The FAA issued an advisory circular that basically said that a plane that had inadequate ventilation needed to be deplaned in no greater than 30 minutes.

http://www.airweb.faa.gov/Regulator...B0005CDC20?OpenDocument&Highlight=ventilation



This is the sort of thing you'd better have decided before you ever board, because this is the kind of "creeping problem" that can sneak up and kill one of your passengers as you wait just "10 more minutes" to take off.

For example, I think you could very easily say that a CRJ200 with no APU on a 105 degree day in PHX has no significant ventilation. Plan on 20 minutes, MAX, to get to the runway. If you can't make it, declare an emergency and head back.
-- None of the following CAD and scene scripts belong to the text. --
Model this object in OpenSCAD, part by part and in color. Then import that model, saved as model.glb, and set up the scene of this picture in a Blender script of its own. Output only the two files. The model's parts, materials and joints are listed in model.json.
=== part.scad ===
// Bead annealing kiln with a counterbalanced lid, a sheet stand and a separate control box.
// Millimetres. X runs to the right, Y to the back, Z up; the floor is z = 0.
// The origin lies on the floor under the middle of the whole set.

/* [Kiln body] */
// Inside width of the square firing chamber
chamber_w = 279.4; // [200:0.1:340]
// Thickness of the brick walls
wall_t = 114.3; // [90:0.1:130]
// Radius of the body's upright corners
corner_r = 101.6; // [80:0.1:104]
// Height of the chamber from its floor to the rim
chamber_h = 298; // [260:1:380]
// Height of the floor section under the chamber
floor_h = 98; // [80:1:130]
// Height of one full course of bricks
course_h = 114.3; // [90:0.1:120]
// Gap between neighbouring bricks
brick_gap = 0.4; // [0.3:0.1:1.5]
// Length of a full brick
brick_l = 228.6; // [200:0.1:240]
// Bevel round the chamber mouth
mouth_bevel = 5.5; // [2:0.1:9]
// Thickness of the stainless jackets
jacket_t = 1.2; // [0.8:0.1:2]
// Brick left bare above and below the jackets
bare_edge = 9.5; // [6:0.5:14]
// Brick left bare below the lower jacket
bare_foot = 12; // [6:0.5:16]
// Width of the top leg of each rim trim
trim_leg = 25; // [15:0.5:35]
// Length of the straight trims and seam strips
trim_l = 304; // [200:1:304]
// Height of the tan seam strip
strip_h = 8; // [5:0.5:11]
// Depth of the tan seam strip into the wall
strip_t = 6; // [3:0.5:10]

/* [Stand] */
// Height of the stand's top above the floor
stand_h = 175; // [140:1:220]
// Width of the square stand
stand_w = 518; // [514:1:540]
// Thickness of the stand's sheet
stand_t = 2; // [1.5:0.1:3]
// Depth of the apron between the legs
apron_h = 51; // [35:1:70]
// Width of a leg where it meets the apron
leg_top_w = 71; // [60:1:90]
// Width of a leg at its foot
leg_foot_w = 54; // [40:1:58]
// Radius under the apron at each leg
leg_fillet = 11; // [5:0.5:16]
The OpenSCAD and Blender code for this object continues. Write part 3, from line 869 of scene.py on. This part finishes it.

No company in the US would have the balls to fire you for exercising emergency authority to evac an airplane that was 120+ degrees in the back.
 
Not "could" . . .it most certainly will. You'll be lucky to have a job and/or a license when the dust settles and the body is buried. There's also a good chance at civil litigation against you personally that will wipe out any assets you have left

And if you work for a company like ASA, the company and their insurance policy will not protect you. They will point to the same guidance in the POH that they tried to make you take the airplane with and say "Captain X made a bad decision on his own. Right here he had the guidance and authorization to refuse that flight...". They will throw you under the bus to save themselves.
 
And if you work for a company like ASA, the company and their insurance policy will not protect you. They will point to the same guidance in the POH that they tried to make you take the airplane with and say "Captain X made a bad decision on his own. Right here he had the guidance and authorization to refuse that flight...". They will throw you under the bus to save themselves.
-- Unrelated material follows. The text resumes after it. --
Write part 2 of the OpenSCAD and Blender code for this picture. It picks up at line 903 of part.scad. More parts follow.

POH, FAR's or whatever your book is called,,, this is a fine example not to do a lot of things that PIC and SIC guys without cajones do every day.
 
ALPA came out a couple of years ago saying that they would back any crew that declined an airplane because it was too hot. This was after a rash of incidents with not only passengers, but crew members suffering from heat stroke. Passengers pay us to take them from A to B, not cook them. I would say use your best judgement on this. IF you feel that the aircraft is too hot then decline to take it. Think of some little old lady sitting back with a heart condition, do you really want to have the death of someone on your conscience from heat stroke when you were kicking around the idea of not taking the airplane in the first place?
 
I've actually had this happen. A super hot day with no APU. We gave it a try and while waiting for takeoff in a 20 something airplane que, one of the FA's called up and said that people were starting to feel faint. We promptly left the que and went back to the gate. We called the chief pilot first and explained the situation. Much to his shagrin we took a 2 hour delay and got an airplane with a operative APU.
 
I've actually had this happen. A super hot day with no APU. We gave it a try and while waiting for takeoff in a 20 something airplane que, one of the FA's called up and said that people were starting to feel faint. We promptly left the que and went back to the gate. We called the chief pilot first and explained the situation. Much to his shagrin we took a 2 hour delay and got an airplane with a operative APU.

Just curious don't most 121 aircraft even if they dont' have a APU or it is inop have A/C once you start the engines and get the bleeds going? Or is this in a smaller t-prop that is'nt pressurized?

Thanks
 
Just curious don't most 121 aircraft even if they dont' have a APU or it is inop have A/C once you start the engines and get the bleeds going? Or is this in a smaller t-prop that is'nt pressurized?


The engines at idle don't produce nearly the volume of compressed air that an APU can. Effective cooling depends on moving a large volume of air through the air cycle machine. An APU provides that, but the engines don't until they're powered up much higher than idle.